Output, Employment, and Price Effects of U.S. Narrative Tax Changes: A Factor-Augmented Vector Autoregression Approach
Masud Alam ()
Papers from arXiv.org
This paper examines the short- and long-run effects of U.S. federal personal income and corporate income tax cuts on a wide array of economic policy variables in a data-rich environment. Using a panel of U.S. macroeconomic data set, made up of 132 quarterly macroeconomic series for 1959-2018, the study estimates factor-augmented vector autoregression (FAVARs) models where an extended narrative tax changes dataset combined with unobserved factors. The narrative approach classifies if tax changes are exogenous or endogenous.
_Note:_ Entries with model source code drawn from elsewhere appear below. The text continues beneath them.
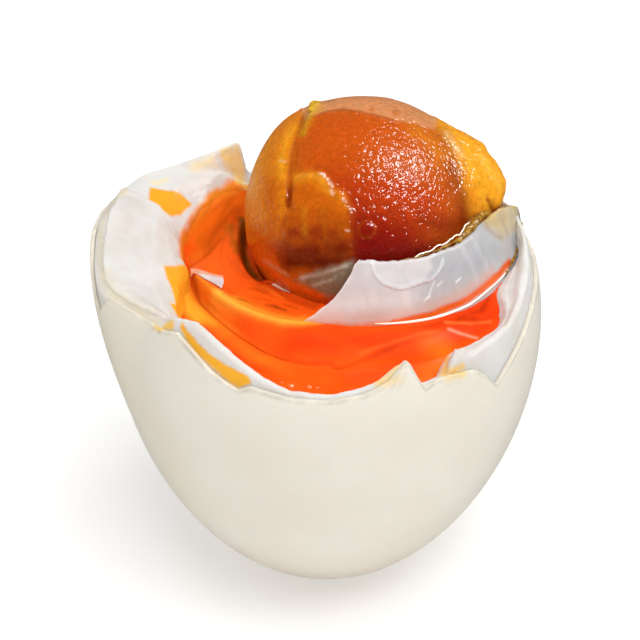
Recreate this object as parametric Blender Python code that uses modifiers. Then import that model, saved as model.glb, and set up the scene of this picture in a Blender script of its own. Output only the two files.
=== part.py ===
"""An opened salted duck egg, standing on the flattened tip of its pointed end.

The shell is broken off round the top. Inside it stands a thick cup of cooked white with a torn rim,
and in the cup a ball of yolk, half lifted out, with a collar of white along its front right side and
orange oil in the hollow round it. Heights are measured from the flat spot that the egg stands on,
and azimuths in degrees from +X, so -90 is the front. Lengths in the tables are millimetres.
"""
import math

import bmesh
import bpy
from mathutils import Vector

MM = 0.001
GAP = 0.3

EGG_LENGTH = 56.1
EGG_WIDTH = 44.5
EGG_BLUNTNESS = 0.125
TIP_CUT = 0.94
SHELL_THICKNESS = 0.45
WHITE_INSET = SHELL_THICKNESS + GAP

BULGE_AZIMUTH = 170.0
BULGE_REACH = 44.0
BULGE_START = 21.0
BULGE_HEIGHT = 17.0
BULGE_SIZE = 3.0
BULGE_CURVE = 1.6

YOLK_CENTRE = Vector((4.0, 6.0, 38.9))
YOLK_RADIUS = 12.55
BASIN_FLOOR = 32.4
BASIN_SLOPE = 1.0
LIP_STEP = 0.4
LIP_ROUNDING = 0.15
LEDGE_BELOW_EDGE = 0.3
HOLLOW_BELOW_LEDGE = 0.2

FRONT_LEVEL = 34.2
INNER_LEVEL = 35.4
RIDGE_LEVEL = 36.0
RIDGE_WIDTH = 1.6
OIL_STEP = 1.0
OIL_CLEARANCE = 1.2 * GAP
FRONT_START = -175.0
FRONT_END = 5.0
FRONT_BLEND = 20.0

COLLAR_FOOT_HEIGHT = 36.4
COLLAR_TOP_HEIGHT = 41.8
COLLAR_THICKNESS = 0.7

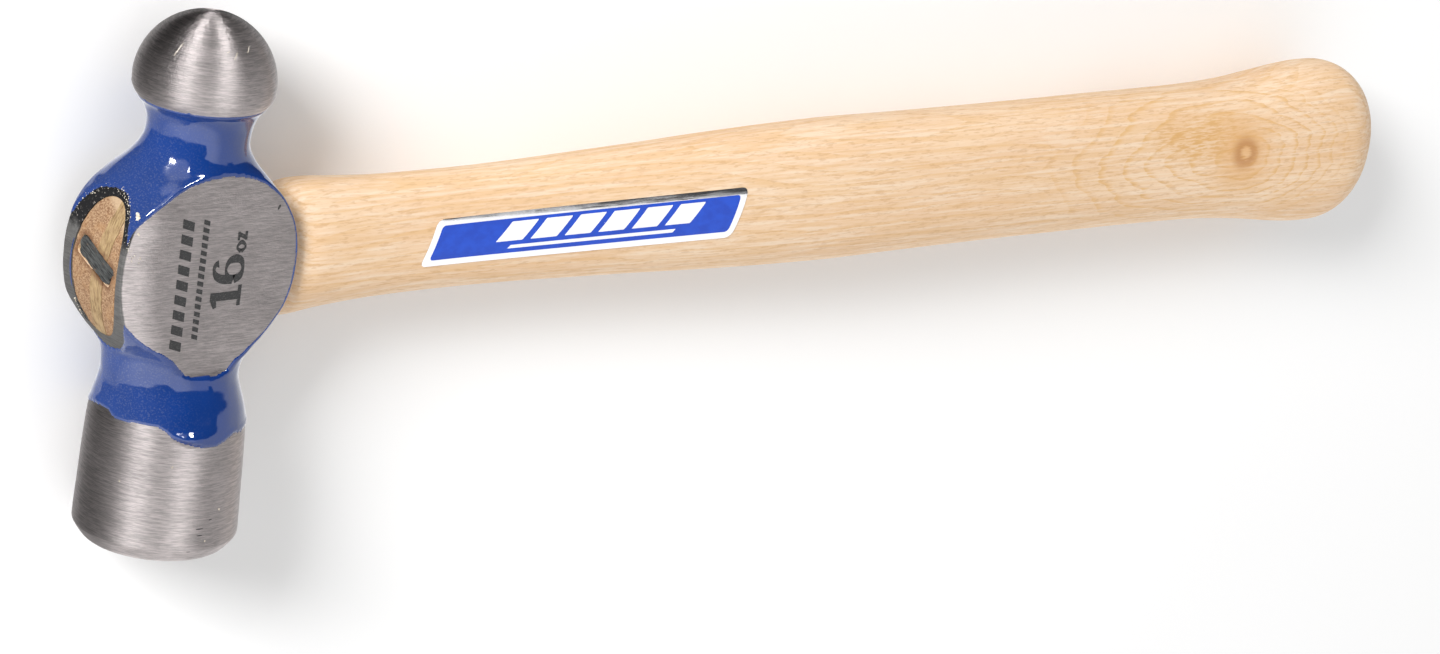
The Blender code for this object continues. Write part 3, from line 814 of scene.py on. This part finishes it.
def steel_block(name, spare, front_x, material, worn=0.0):
    """Tapered wedge lying across the kerf, with hammered, uneven edges."""
    cos_t, sin_t = math.cos(STEEL_TURN), math.sin(STEEL_TURN)
    rate = (STEEL_FRONT - STEEL_TIP) / (STEEL_END_X - STEEL_FRONT_X)
    columns = 112
    u, v = superellipse(columns, 1.0, 1.0, STEEL_POWER)

    def ring(x, shrink):
        half = (STEEL_FRONT - rate * (x - STEEL_FRONT_X)) / 2 + spare
        along = u * (STEEL_LENGTH / 2 + spare) * shrink[0]
        across = v * half * shrink[1]
        if worn:
            along = along + worn * (0.25 * np.sin(across * 2.6 + 1.0) * np.abs(u) + 0.35 * v * np.sign(u))
            across = across + worn * 0.14 * np.sin(along * 1.7 + 2.0 * v) * np.abs(v)
        y = STEEL_CENTRE[0] + along * sin_t + across * cos_t
        z = STEEL_CENTRE[1] - along * cos_t + across * sin_t
        return np.stack([np.full(columns, x), y, z], -1)

    rings = [ring(front_x, (0.985, 0.93))] if worn else []
    start = front_x + 0.25 * bool(worn)
    rings += [ring(x, (1.0, 1.0)) for x in np.linspace(start, STEEL_END_X + spare, 6)]
    return tube_solid(name, rings, material)


def build_handle():
    columns = 144
    rings, tip = tenon_rings(columns, 0.14, 0.10)
    xs = np.concatenate([[19.6, 20.0, 20.6, 21.3, 22.2, 23.5, 25.0], np.arange(27.0, 313.0, 2.2)])
    for x, (half_y, half_z) in zip(xs, hermite(HANDLE_SECTIONS, xs)):
        rings.append(handle_outline(x, half_y, half_z, handle_middle(x), columns))
    last = HANDLE_SECTIONS[-1]
    for degrees in range(2, 90, 4):
        a = math.radians(degrees)
        grow, shrink = math.cos(a) ** (2 / DOME_POWER), math.sin(a) ** (2 / DOME_POWER)
        x = DOME_X + (BUTT_X - DOME_X) * shrink
        rings.append(handle_outline(x, last[1] * grow, last[2] * grow, BUTT_DROP, columns))
    obj = tube_solid("handle_wood", rings, HICKORY, tip, (BUTT_X, BUTT_DROP, 0))
    cut(obj, kerf_block("kerf_cutter", 0.03, HICKORY))
    cut(obj, steel_block("slot_cutter", 0.16, CUT_FROM_X, HICKORY))
    soft_edges(obj, 45)
    obj.data.materials.append(END_GRAIN)
    end_x = world((-13.4, 0, 0))[0]
    for poly in obj.data.polygons:
        if poly.center.x < end_x and poly.normal.x < -0.5:
            poly.material_index = 1
    settle(obj, "handle")


def build_wood_wedge():
    rings, tip = tenon_rings(96, 0.18, 0.0)
    obj = tube_solid("wedge_in_kerf", rings[:-2], WEDGE_WOOD, tip)
    cut(obj, kerf_block("wedge_shape", -0.03, WEDGE_WOOD), "INTERSECT")
    cut(obj, steel_block("wedge_slot", 0.16, CUT_FROM_X, WEDGE_WOOD))
    soft_edges(obj, 40)
    settle(obj, "wood_wedge")


def build_steel_wedge():
    obj = steel_block("wedge_of_steel", -0.02, STEEL_FRONT_X - 0.1, WEDGE_STEEL, worn=1.0)
    soft_edges(obj, 35)
    settle(obj, "steel_wedge")


# ---- label
def side_point(x, y, lift):
    half_y, half_z = hermite(HANDLE_SECTIONS, [x])[0]
    n = HANDLE_POWER
    z = half_z * (1 - abs(y / half_y) ** n) ** (1 / n)
    grad_y = math.copysign(abs(y / half_y) ** (n - 1) / half_y, y)
    grad_z = (z / half_z) ** (n - 1) / half_z
    size = math.hypot(grad_y, grad_z)
    return (x, y + lift * grad_y / size, z + lift * grad_z / size)


def label_place(u, v):
    """Point of the slanted label, in shares of its length and height."""
    low_left, low_right, top_right, top_left = (np.array(corner) for corner in LABEL_CORNERS)
    return (1 - v) * ((1 - u) * low_left + u * low_right) + v * ((1 - u) * top_left + u * top_right)


def curved_patch(name, u0, u1, v0, v1, slant, radius, low, high, material, columns=60, rows=14):
    """Rounded slanted patch on the label, as a thin closed sheet."""
    span = (u1 - u0) * LABEL_LENGTH
    tall = (v1 - v0) * LABEL_HEIGHT
    layers = []
    for lift in (low, high):
        grid = []
        for r in range(rows + 1):
            s = 0.5 - 0.5 * math.cos(math.pi * r / rows)
            edge = min(s, 1 - s) * tall
            pull = 0.0
            if edge < radius:
                pull = radius - math.sqrt(max(radius ** 2 - (radius - edge) ** 2, 0.0))
            row = []
            for c in range(columns + 1):
                u = u0 + (pull + (span - 2 * pull) * c / columns) / LABEL_LENGTH + slant * (s - 0.5)
                row.append(side_point(*label_place(u, v0 + (v1 - v0) * s), lift))
            grid.append(row)
        layers.append(grid)
    wide = columns + 1
    verts = [p for grid in layers for row in grid for p in row]
    top = (rows + 1) * wide
    faces = []
    for r in range(rows):
        for c in range(columns):
            a = r * wide + c
            quad = (a, a + 1, a + wide + 1, a + wide)
            faces += [quad[::-1], tuple(top + i for i in quad)]
    rim = list(range(wide)) + [r * wide + columns for r in range(1, rows + 1)]
    rim += [rows * wide + c for c in range(columns - 1, -1, -1)]
    rim += [r * wide for r in range(rows - 1, 0, -1)]
    for i, j in zip(rim, rim[1:] + rim[:1]):
        faces.append((i, j, top + j, top + i))
    obj = mesh_piece(name, verts, faces, material)
    soft_edges(obj, 40)
    return obj


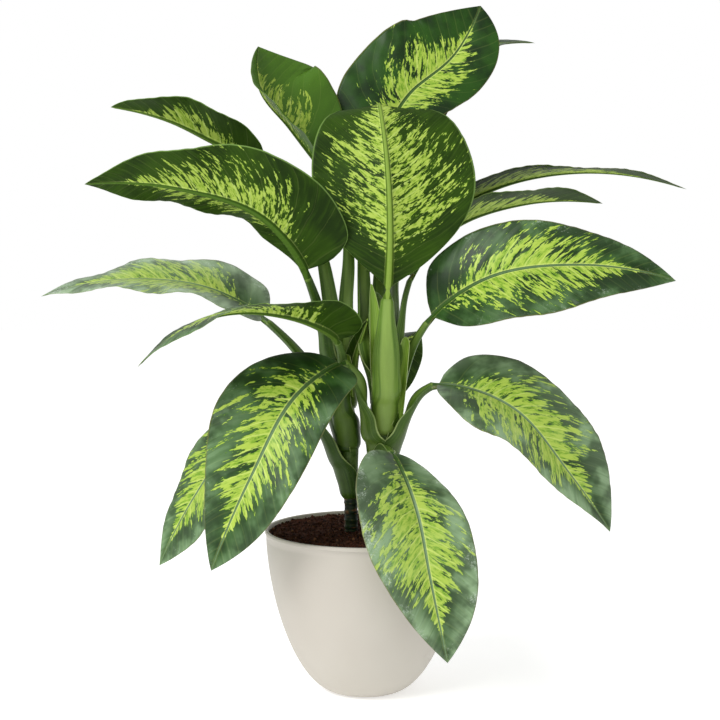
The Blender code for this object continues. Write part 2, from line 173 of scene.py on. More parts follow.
def fade(value, low, high, start=0.0, end=1.0):
    """Start below low, end above high, and a smooth step between them."""
    sockets = {"Value": value, "From Min": low, "From Max": high, "To Min": start, "To Max": end}
    return put("MapRange", sockets, interpolation_type="SMOOTHSTEP").outputs["Result"]


def blend_of(share, first, second):
    """A colour between two colours, each a socket or a paint chart's three numbers."""
    ends = [colour(*end) if isinstance(end, tuple) else end for end in (first, second)]
    return put("Mix", {0: share, 6: ends[0], 7: ends[1]}, data_type="RGBA").outputs[2]


def cloud(place, scale, detail=2.0, roughness=0.5):
    """Noise from 0 to 1, about one half on average."""
    sockets = {"Vector": place, "Scale": scale, "Detail": detail, "Roughness": roughness}
    return put("TexNoise", sockets).outputs["Fac"]


def place_of(x, y, z):
    """Three numbers as one place."""
    return put("CombineXYZ", {0: x, 1: y, 2: z}).outputs[0]


def object_place():
    """Where a point is on the finished plant."""
    return put("TexCoord").outputs["Object"]


def number_of(name):
    """A number that each point carries."""
    return put("Attribute", attribute_name=name).outputs["Fac"]


def numbers_of(name):
    """Three numbers that each point carries."""
    three = put("Attribute", attribute_name=name).outputs["Vector"]
    return put("SeparateXYZ", {0: three}).outputs


def finish_with(shader, tint, roughness, height, strength, distance):
    """A finish's colour, roughness and fine relief, wired to its shader."""
    bump = put("Bump", {"Height": height, "Strength": strength, "Distance": distance})
    join(tint, shader["Base Color"])
    join(roughness, shader["Roughness"])
    join(bump.outputs[0], shader["Normal"])


def new_group(name, inputs, outputs):
    """A node group with named sockets, numbers but for a place. Gives its tree, inputs and outputs."""
    tree = bench["tree"] = bpy.data.node_groups.new(name, "ShaderNodeTree")
    for way, names in (("INPUT", inputs), ("OUTPUT", outputs)):
        for socket in names.split():
            kind = "NodeSocketVector" if socket == "Place" else "NodeSocketFloat"
            tree.interface.new_socket(socket, in_out=way, socket_type=kind)
    return tree, tree.nodes.new("NodeGroupInput").outputs, tree.nodes.new("NodeGroupOutput").inputs


def use_group(group, inputs):
    """A group in a material, with its own values. Its sockets exist once it has its tree."""
    return put("Group", inputs, node_tree=group).outputs


def new_finish(name, **values):
    """A material and its shader's inputs, with the values that are the same all over set."""
    material = bpy.data.materials.new(name)
    material.use_nodes = True
    bench["tree"] = material.node_tree
    inputs = material.node_tree.nodes["Principled BSDF"].inputs
    for key, value in values.items():
        inputs[key.replace("_", " ").title().replace("Ior", "IOR")].default_value = value
    return material, inputs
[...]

This paper identifies narrative tax shocks in the vector autoregression model using the sign restrictions with Uhlig's (2005) penalty function. Empirical findings show a significant expansionary effect of tax cuts on the macroeconomic variables. Cuts in personal and corporate income taxes cause a rise in output, investment, employment, and consumption; however, cuts in personal taxes appear to be a more effective fiscal policy tool than the cut in corporate income taxes. Real GDP, employment, investment, and industrial production increase significantly and reach their maximum response values two years after personal income tax cuts. The effects of corporate tax cuts have relatively smaller effects on output and consumption but show immediate and higher effects on fixed investment and price levels.